• 1879 Advisors

3/10/20 Market Notes



Russia’s refusal to cut oil production in step with the other OPEC+ members prompted Saudi Arabia to start an oil price war. The Kingdom has the lowest production and breakeven cost of any major oil producer, meaning it can be profitable at much lower prices than most. By many accounts the Saudi’s can sell oil at the $30 per barrel level and still make money, while Russia, Iran and many others need oil prices well above $40 per barrel to be profitable. Saudi’s move to cut April delivery prices to about $32 per barrel, and increase production levels to over 10 million barrels per day caused oil prices to crater by 24%, the largest single day down move since 1991. Consequently Treasury prices jumped sharply, driving the yield of the Ten Year Treasury as low as 0.318% before rebounding to end at 0.575%. Gold prices topped $1,700 in late trading, before retreating a bit to close at $1,674 per ounce. Stocks started the day sharply lower and deteriorated from there. By the time the closing bell rang, the Dow Jones Industrial Average lost 2,018 points, the S&P 500 and NASDAQ fell a similar 7 ½%, while the Russell 2000 ended 8.67% lower. On a sector basis, the Energy sector declined a record 20%, as Financials fell 11%, and the Industrial and Materials sectors lost about 9%. The more defensive Consumer Staples, Utilities and Health Care sectors outperformed on a relative basis, losing 4 ½%, 5.65% and 5 ¼% respectively. While some might be tempted to point to lower oil prices as leading to lower fuel costs and thereby benefiting consumers, low oil prices are very problematic for the United States. The U.S. is one of the largest producers of oil and a net exporter of the commodity. As such, low oil prices will likely cause producers to reduce rig counts and push some shale producers out of the market all together. Given that the world’s economies are already facing significant economic headwinds as a result of the coronavirus, the timing of this could push the Unites States economy into a recession – although that probability remains small. What to expect: Remain calm and invested:

  • Global growth is sure to slow if the current conditions persist, and the U.S. economy is at greater risk of entering a recession like environment (it’s tough to expect 2 quarters of negative GDP growth at this stage).
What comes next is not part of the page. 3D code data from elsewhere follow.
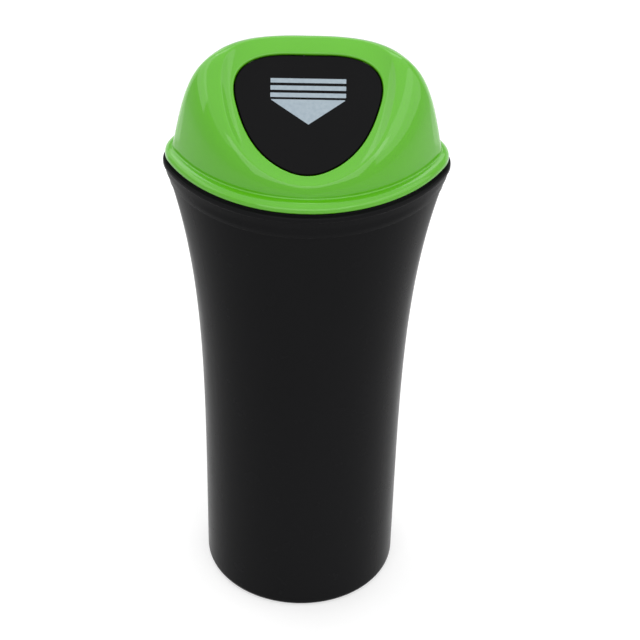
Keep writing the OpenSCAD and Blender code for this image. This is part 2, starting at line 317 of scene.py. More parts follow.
def prism(
    name: str, loops: list[np.ndarray], place: Place, low: float, high: float,
) -> bpy.types.Object:
    """Closed solid over a flat outline with holes, and with its edges softly broken.

    Args:
        name: Name of the new object.
        loops: The outline, and then any holes in it.
        place: Takes flat x, flat y and a height to points in the bin's frame.
        low: Height of its lower face.
        high: Height of its upper face.

    Returns:
        The object, at the origin, with its place in its mesh.
    """
    flat = np.concatenate(loops)
    count = len(flat)
    points = np.concatenate([place(*flat.T, height) for height in (low, high)]) * MM
    cap = np.array(tessellate_polygon([np.pad(loop, ((0, 0), (0, 1))).tolist() for loop in loops]))
    i = np.arange(count)
    starts = np.cumsum([0] + [len(loop) for loop in loops[:-1]])
    following = np.concatenate([
        start + np.roll(np.arange(len(loop)), -1) for start, loop in zip(starts, loops)
    ])
    quads = np.stack([i, following, following + count, i + count], -1)
    mesh = bpy.data.meshes.new(name)
    faces = quads.tolist() + cap.tolist() + (cap[:, ::-1] + count).tolist()
    mesh.from_pydata(points.tolist(), [], faces)
    mesh.validate()
    solid = bmesh.new()
    solid.from_mesh(mesh)
    bmesh.ops.recalc_face_normals(solid, faces=solid.faces)
    solid.to_mesh(mesh)
    solid.free()
    mesh.shade_smooth()
    mesh.set_sharp_from_angle(angle=CORNER_ANGLE)
    piece = placed(name, mesh)
    bevel = piece.modifiers.new("soft_edges", "BEVEL")
    bevel.width, bevel.segments = BROKEN_EDGE * MM, 3
    bevel.limit_method, bevel.angle_limit = "ANGLE", CORNER_ANGLE
    return piece


def wire(name: str, path: np.ndarray, radius: float) -> bpy.types.Object:
    """Round wire along a path that nowhere runs along X.

    Args:
        name: Name of the new object.
        path: Points of its middle line in millimetres.
        radius: Half the wire's thickness.

    Returns:
        The object, at the origin, with its place in its mesh.
    """
    ahead = np.gradient(path, axis=0)
    ahead /= np.linalg.norm(ahead, axis=1, keepdims=True)
    side = np.cross(ahead, [1.0, 0.0, 0.0])
    side /= np.linalg.norm(side, axis=1, keepdims=True)
    other = np.cross(side, ahead)
    x, y = circle(radius, 16).T[:, None, :, None]
    rings = path[:, None] + x * side[:, None] + y * other[:, None]
    return shell(name, rings, Wrap.POLES, sharp=50)


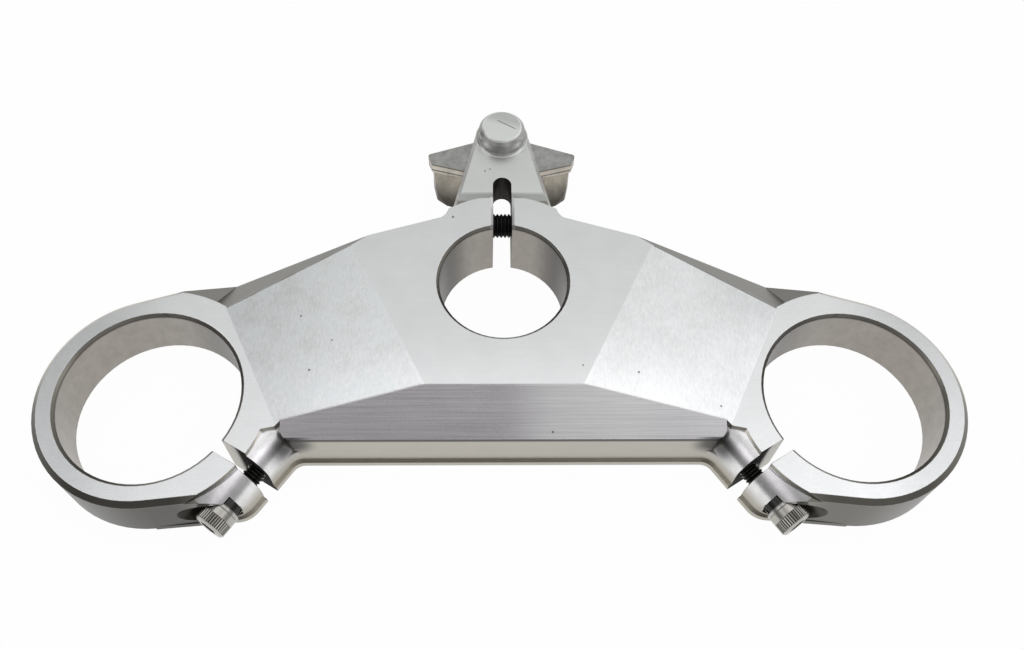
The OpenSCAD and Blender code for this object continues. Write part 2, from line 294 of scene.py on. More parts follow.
class Spot:
    """The shaded point and its place in the yoke's own frames, in millimetres.

    Attributes:
        x: Place from fork to fork.
        y: Place from front to rear.
        z: Height.
        ax: Distance from the middle plane.
        inward: Distance from the nearer fork axis towards the middle.
        along: Distance from the fork axis along the lugs.
        out: Distance from the fork axis across the lugs, towards the screw's head.
        fork_r: Distance from the fork axis.
        stem_r: Distance from the stem axis.
        where: The point as a vector.
    """

    def __init__(self, g: Graph) -> None:
        """Works out the places of the shaded point."""
        self.x, self.y, self.z = (part / MM for part in g.parts("Object"))
        self.ax = abs(self.x)
        fork_x, fork_y = self.ax - FORK_X, self.y - FORK_Y
        cos, sin = math.cos(LUG_TURN), math.sin(LUG_TURN)
        self.inward = -fork_x
        self.along = cos * fork_x + sin * fork_y
        self.out = cos * fork_y - sin * fork_x
        self.fork_r = length(fork_x, fork_y)
        self.stem_r = length(self.x, self.y)
        self.where = g.vector(self.x, self.y, self.z)


# Finishes


class Field(Enum):
    """The machined and the raw surfaces of the yoke."""

    CENTRE = "centre"
    SIDE = "side"
    FRONT = "front"
    RING = "ring"
    WEDGE = "wedge"
    ARM = "arm"
    EDGE = "edge"
    STOP = "stop"
    LEDGE = "ledge"
    LIP = "lip"
    LUG = "lug"
    BORE = "bore"
    WALL = "wall"


@dataclass(frozen=True)
class Metal:
    """A plain metal finish.

    Attributes:
        name: Name of the material.
        colour: Its colour.
        roughness: Its roughness.
        grain: Depth of its fine grain in millimetres.
        edge: Radius that its edges seem to have, in millimetres.
        metallic: How metallic it is.
    """

    name: str
    colour: Colour
    roughness: float
    grain: float = 0.01
    edge: float = 0.12
    metallic: float = 1.0

    def shadow(self, p: Spot) -> Value:
        """Returns how much painted shade darkens the finish at a point, from 0 to 1."""
        return 0.0

    def make(self) -> bpy.types.Material:
        """Builds the material.

        Returns:
            The finished material.
        """
        material = bpy.data.materials.new(self.name)
        material.use_nodes = True
        g = Graph(material.node_tree)
        p = Spot(g)
        fine = g.noise(p.where, 2.2, 4.0, 0.6)
        broad = g.noise(p.where, 0.25)
        tone = (0.9 + 0.1 * broad + 0.1 * fine) * (1.0 - self.shadow(p))
        soft = g.node("ShaderNodeBevel", {"samples": 4}, {"Radius": self.edge * MM})
        relief = {"Strength": 0.5, "Distance": self.grain * MM, "Height": fine, "Normal": soft}
        values = {
            "Base Color": g.shade(g.blend(self.colour, self.colour, 0.0), tone),
            "Metallic": self.metallic,
            "Roughness": self.roughness * (0.85 + 0.3 * fine),
            "Normal": g.node("ShaderNodeBump", None, relief),
        }
        g.finish(g.node("ShaderNodeBsdfPrincipled", None, values))
        return material


@dataclass(frozen=True)
class RecessShadedMetal(Metal):
    """Bright metal with painted shade below the head of a fork screw, where it sits in its recess, and in the
    knurl's grooves.

    Attributes:
        below: Distance from the slit up to which it has painted shade, in millimetres.
        knurl: Distances from the slit between which the head is knurled.
        knurl_bottom: Radius of the bottom of the knurl's grooves.
    """

    below: float = 8.3
    knurl: tuple[float, float] = (14.15, 17.12)
    knurl_bottom: float = 4.62

    def shadow(self, p: Spot) -> Value:
        """Returns how much painted shade darkens the finish at a point, from 0 to 1: below the head and in
        the knurl's grooves.
        """
        radius = length(p.along - SCREW_REACH, p.z - SCREW_LEVEL)
        groove = (1.0 - radius.ramp(self.knurl_bottom, self.knurl_bottom + 0.2)) * p.out.between(*self.knurl)
        return (0.9 * (1.0 - p.out.ramp(self.below, self.below + 0.3))).most(0.85 * groove)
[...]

  • Expect more policy action from the Fed and other Central Banks: After the March 3rd interest rate cut, the Fed now only has 100 bps of room before entering a negative yield environment, something all FOMC members are very opposed to. More cuts are almost certain, as are other policy steps such as additional liquidity measures, and asset purchase programs.

  • The ‘lost’ demand as a result of the coronavirus will prove to mostly be pent-up demand. Our research shows that there has been little long-term economic damage as a result of pandemics. During SARS, the Hong Kong economy fell for a couple of quarters before rebounding strongly once infections abated. Even the Spanish Flu in 1918 had short-lived market and economic impact despite the loss of 50 million lives. As such, our changes in the portfolios have been minimal and we remain close to fully invested, taking rebalancing opportunities when possible.

  • We anticipate both sector and industry performance divergence as well as company specific performance divergence. Specifically, in the first half of the year, we expect those sectors and companies with greater exposure to the coronavirus to experience more volatility and potentially significantly underperform those with less exposure to this potential pandemic. As such, we are underweighting companies that are heavily reliant on China for either their supply chain or overall business revenues.

  • Watch out for dividend cuts – balance sheet strength and strong cash-flow are king right now. We are reexamining all dividend coverage ratios and remodeling our assumptions based on a zero earning growth environment.

Sincerely,


1879 Advisors


Disclosures: This market commentary is written by the 1879 Advisors and represents the views of 1879 Advisors. This commentary is not investment advice and should not be used as a basis to make investment decisions. Please consult with your registered investment advisor before making any investment decisions.